Si la sociedad normaliza esas patologías, si aplaude la soberbia, si calla frente al abuso, el virus del poder ya no está solo en el líder: se ha contagiado en todos...
Hay líderes que nacen con carisma, otros que lo ensayan frente al espejo con unos asesores detrás, y unos más que lo compran con dinero público. Pero lo que todos tienen en común, tarde o temprano, es el riesgo de enfermarse. No del cuerpo, sino del alma. No por contagio externo, sino por un virus que habita en los pasillos del poder: las patologías del liderazgo.
Porque liderar, aunque muchos lo crean un don, es también una carga. El liderazgo no se mide solo por los aplausos, sino por la forma en que el ego sobrevive —o se pudre— bajo el peso del privilegio. Y no todos lo resisten.

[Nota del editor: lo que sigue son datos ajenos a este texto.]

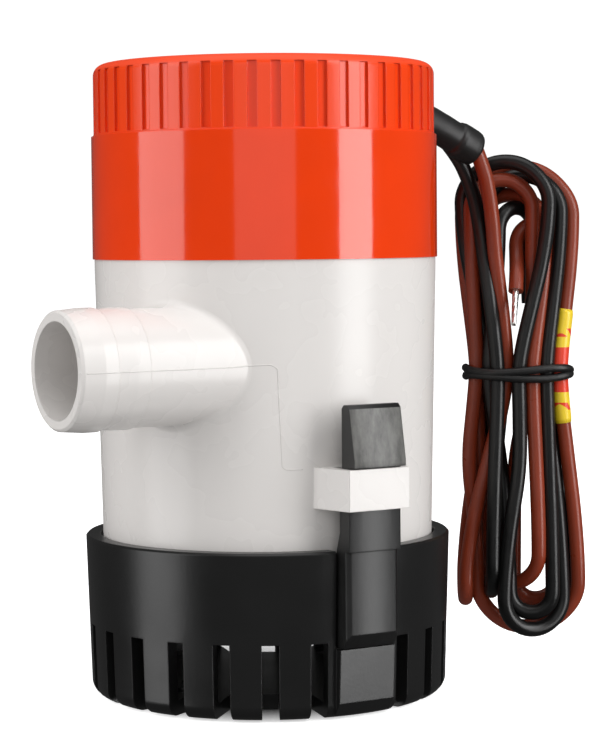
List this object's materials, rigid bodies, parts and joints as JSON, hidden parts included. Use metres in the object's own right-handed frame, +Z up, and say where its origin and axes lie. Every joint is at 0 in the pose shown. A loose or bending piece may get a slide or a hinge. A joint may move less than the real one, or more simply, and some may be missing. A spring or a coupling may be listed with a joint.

La transformación del líder: de servidor a déspota
El poder comienza como responsabilidad y termina, muchas veces, como obsesión. Al principio, el líder escucha, consulta, duda. Pero con el tiempo —y el eco interminable de los síes— se convence de que es especial. Que está por encima. Que el cargo no le fue dado por un sistema, sino por la historia. Y entonces cambia.
Ya no lidera: manda.
Ya no representa: encarna.
Ya no sirve: exige.
Es ahí cuando aparecen las primeras señales clínicas.
Síndrome del Mesías
Esta es la primera de las patologías del liderazgo. El individuo empieza a creer que tiene una misión redentora. Habla de “limpiar”, “transformar”, “salvar”, “liberar”. Pero no desde la humildad, sino desde el pedestal. El Mesías político o empresarial ve enemigos por todas partes y, como todo iluminado, está dispuesto a sacrificar la realidad por su visión.
Este líder no busca resultados, sino fe. No quiere ser evaluado, sino venerado. El disenso se convierte en traición y la crítica en herejía.
Paranoia estratégica
En este estado, el líder sospecha de todos, menos de sí mismo. Rodeado de leales —o de aquellos que fingen serlo para sobrevivir— comienza a pensar que nadie está a su altura. Desconfía de sus colaboradores, pero también del sistema, de los expertos, de la prensa y, en última instancia, del pueblo que alguna vez lo eligió.
Esta paranoia lo lleva a aislarse, a crear realidades alternativas, a justificar errores con teorías de conspiración. Termina atrincherado en su narrativa, mientras afuera la casa arde.
Narcisismo instrumental
Aquí el liderazgo ya no es servicio, sino espejo. El líder no busca el bien común, sino su propio reflejo amplificado. Habla de logros, pero todos llevan su firma. Usa a las personas como piezas intercambiables: sirven mientras lo hagan brillar.
Las decisiones se toman con base en el impacto que tendrán en su imagen, no en su eficacia. Y lo más peligroso: se rodea de aduladores, no de expertos. Porque al narcisista no le interesa tener razón, sino parecer infalible.
Ceguera moral
Finalmente, el líder enfermo pierde el sentido de lo correcto. No distingue entre lo legal y lo ético, entre el poder y el abuso. Se convence de que sus fines justifican cualquier medio, y de que su “grandeza” lo exime de rendir cuentas.
En este estado, puede justificar el espionaje, la represión, el despilfarro o el nepotismo. Porque él no es como los demás: es el elegido, el imprescindible, el único.
Y así, sin sangre visible, sin heridas abiertas, las instituciones empiezan a descomponerse desde la cabeza.
¿Cómo se cura un liderazgo enfermo?
No con discursos ni con aplausos, sino con límites. Con rendición de cuentas. Con alternancia. Con ciudadanos que no se arrodillen frente al carisma, sino que exijan resultados. Porque si algo nos ha enseñado la historia es que los líderes no se autorregulan. Cuando se enferman, hay que recordarles —o en algunos casos, obligarlos a recordar— que no son eternos, ni perfectos, ni inmunes.
El problema no es el poder. El problema es lo que el poder revela. Y si no construimos liderazgos sanos, el precio lo paga siempre el más débil: el que no tiene voz, el que no sale en las fotos, el que no entra en las reuniones.
El que obedece, mientras el líder se desmorona en su propio delirio.
Y lo más grave: si la sociedad normaliza esas patologías, si aplaude la soberbia, si calla frente al abuso, el virus del poder ya no está solo en el líder: se ha contagiado en todos.